Anywho, I convinced Robert, & it took quite an effort on my end, to take a ride into Dallas with me on Saturday morning to see the tunnels. I had to prove to him I was not hallucinating. There are tunnels that run beneath the whole city that are lined with endless food courts, shops and boutiques. To me, coming from a place that can't even have basements in the homes, that was amazing. Well, perhaps I should have inquired the days and times the tunnels were opened, because once we arrived, much to my dismay, the tunnels were closed. No proving my point now, I guess.

My trips to The Container Store was less interesting as I thought it would be. I guess I still have too much to tend to at the house before I can take any joy in my selfish pleasure. Although, my enjoyment did last a little throughout the store. A male employee passed me a few times, smiling each time. After the fourth time of passing by he asked "Still having fun?" God, was it that obvious that I was such a dork and was in total ecstasy over the containers surrounding me? Is it normal for anyone to be that obsessed and excited at the same time over containers and other organizational things?
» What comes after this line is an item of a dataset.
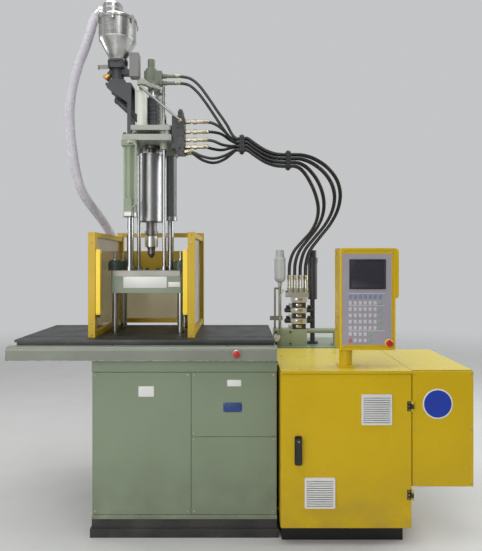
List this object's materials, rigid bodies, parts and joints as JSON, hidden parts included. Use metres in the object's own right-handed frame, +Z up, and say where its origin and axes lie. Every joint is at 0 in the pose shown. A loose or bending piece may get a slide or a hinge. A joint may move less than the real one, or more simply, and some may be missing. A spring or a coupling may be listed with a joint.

Other than that, my weekend was kind of a bust.

I just finished listening to a bunch of Marines throwing stuff around and undoubtedly breaking stuff in the upstairs of my house. I should have known not much has changed in certain areas of my life. I guess somethings will never change. I have no voice, no say so in most things anymore. I guess I should get used to it.

Anyways, I figured I would update everyone and let you know I am okay. I haven't really been in a writing mood and finally got the internet card up and running again on the laptop so hopefully now my posts won't be so few and far in between.

6.03.2009

thinking

I'm sitting here having coffee. I can't help but notice the painting hung on the wall in front of me is slightly crooked. I so badly want to straighten it but I fear it may be frowned upon. This is obviously the most popular place in the city in the morning. There are so many people.

This weekend I have a lot on my agenda. Finish unpacking...tend to the hideous garden and make a game plan for fixing them...the container store... Maybe ikea? We will see. As of right now I do believe the lack of sleep is getting to me.